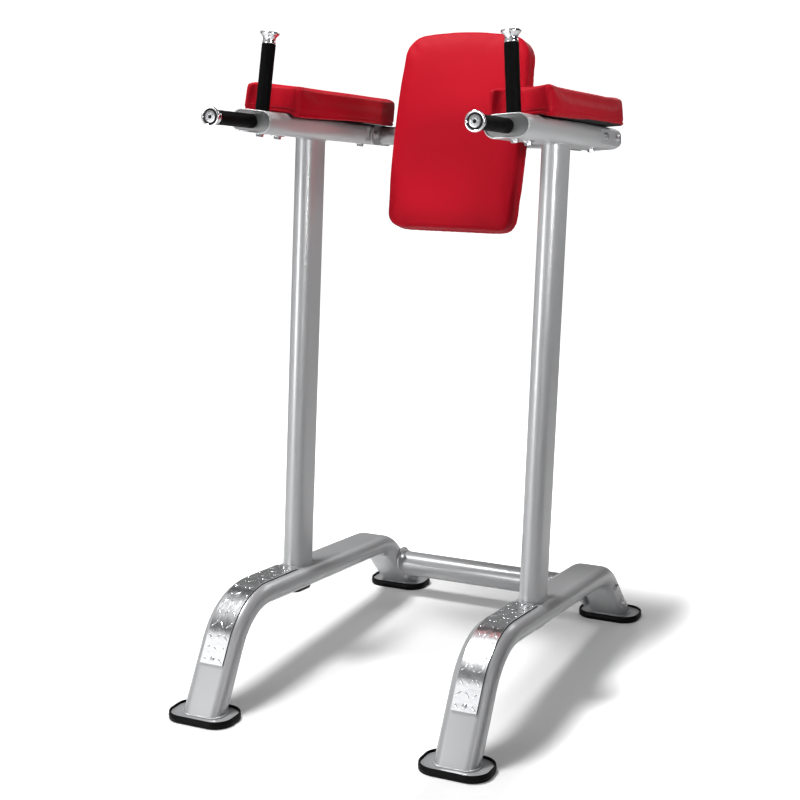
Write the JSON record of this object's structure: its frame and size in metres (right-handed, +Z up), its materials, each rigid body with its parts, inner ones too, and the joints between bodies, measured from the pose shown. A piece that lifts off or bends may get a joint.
---
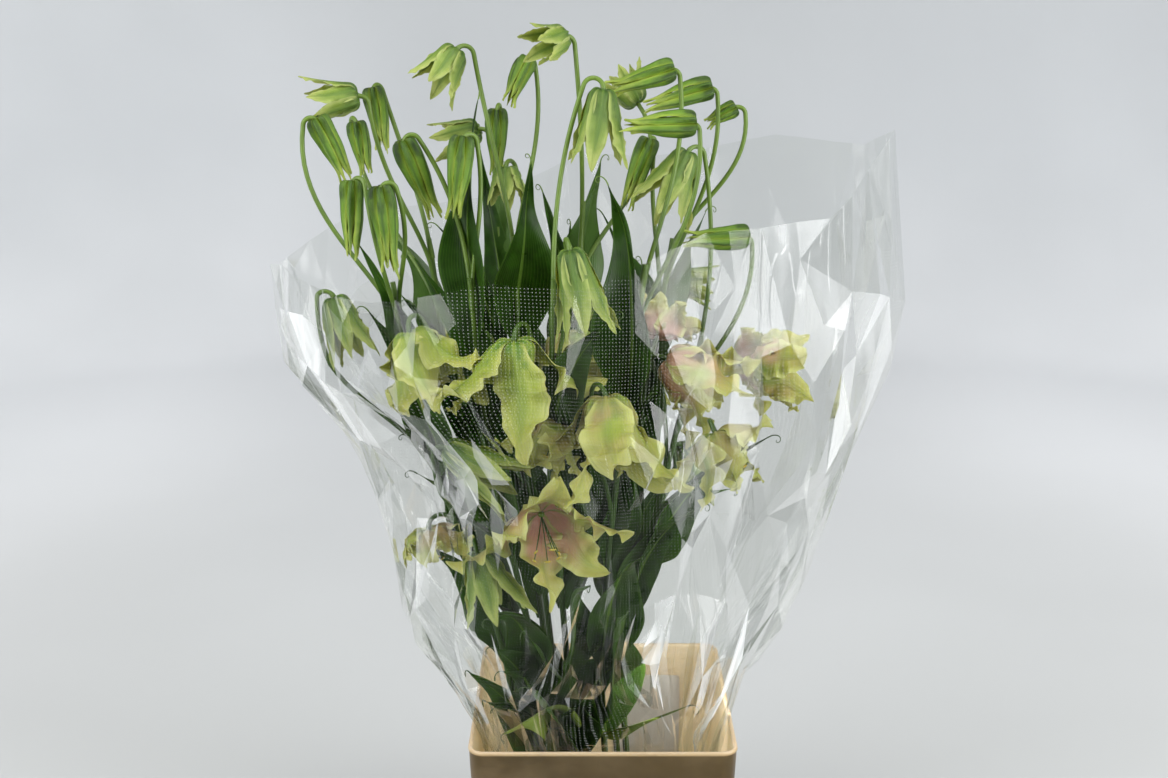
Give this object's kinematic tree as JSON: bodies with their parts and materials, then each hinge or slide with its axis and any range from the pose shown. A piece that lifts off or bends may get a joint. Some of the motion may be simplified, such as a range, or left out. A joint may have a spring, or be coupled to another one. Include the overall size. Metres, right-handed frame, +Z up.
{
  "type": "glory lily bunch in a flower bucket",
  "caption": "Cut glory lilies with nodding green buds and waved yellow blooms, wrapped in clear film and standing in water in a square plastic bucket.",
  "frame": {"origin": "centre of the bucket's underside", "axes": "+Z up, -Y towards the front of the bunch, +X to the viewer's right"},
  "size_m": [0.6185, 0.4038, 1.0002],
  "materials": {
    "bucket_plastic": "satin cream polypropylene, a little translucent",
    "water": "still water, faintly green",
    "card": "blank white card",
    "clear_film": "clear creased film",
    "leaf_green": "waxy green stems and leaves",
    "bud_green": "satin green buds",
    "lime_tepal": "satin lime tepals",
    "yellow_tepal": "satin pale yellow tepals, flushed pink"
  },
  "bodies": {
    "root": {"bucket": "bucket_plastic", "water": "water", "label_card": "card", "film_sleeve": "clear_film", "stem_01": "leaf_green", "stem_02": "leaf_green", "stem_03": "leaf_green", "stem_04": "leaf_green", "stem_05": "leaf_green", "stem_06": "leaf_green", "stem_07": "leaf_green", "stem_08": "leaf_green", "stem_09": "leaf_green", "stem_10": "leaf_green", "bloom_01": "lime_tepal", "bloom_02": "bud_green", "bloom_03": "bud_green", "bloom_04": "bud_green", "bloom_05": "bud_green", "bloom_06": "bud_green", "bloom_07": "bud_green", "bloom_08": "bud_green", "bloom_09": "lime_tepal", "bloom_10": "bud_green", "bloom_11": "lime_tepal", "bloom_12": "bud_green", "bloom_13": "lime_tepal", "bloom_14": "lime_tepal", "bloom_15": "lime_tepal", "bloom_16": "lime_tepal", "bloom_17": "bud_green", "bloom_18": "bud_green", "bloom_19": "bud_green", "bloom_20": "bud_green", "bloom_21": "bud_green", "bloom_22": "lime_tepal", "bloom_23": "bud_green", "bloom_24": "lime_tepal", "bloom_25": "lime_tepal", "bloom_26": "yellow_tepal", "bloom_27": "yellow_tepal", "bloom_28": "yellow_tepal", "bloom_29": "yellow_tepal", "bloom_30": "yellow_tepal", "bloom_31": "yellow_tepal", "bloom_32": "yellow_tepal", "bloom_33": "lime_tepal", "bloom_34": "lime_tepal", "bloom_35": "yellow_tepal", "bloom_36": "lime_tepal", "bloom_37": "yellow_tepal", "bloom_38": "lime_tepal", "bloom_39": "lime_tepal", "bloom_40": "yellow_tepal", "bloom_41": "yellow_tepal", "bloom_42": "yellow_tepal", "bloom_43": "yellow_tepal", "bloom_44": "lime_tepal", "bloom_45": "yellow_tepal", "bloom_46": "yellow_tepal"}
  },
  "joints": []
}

(Task details)
Using the listing above, pull out all lines that hold the word "bends".

(Answer to this task)
Write the JSON record of this object's structure: its frame and size in metres (right-handed, +Z up), its materials, each rigid body with its parts, inner ones too, and the joints between bodies, measured from the pose shown. A piece that lifts off or bends may get a joint.
Give this object's kinematic tree as JSON: bodies with their parts and materials, then each hinge or slide with its axis and any range from the pose shown. A piece that lifts off or bends may get a joint. Some of the motion may be simplified, such as a range, or left out. A joint may have a spring, or be coupled to another one. Include the overall size. Metres, right-handed frame, +Z up.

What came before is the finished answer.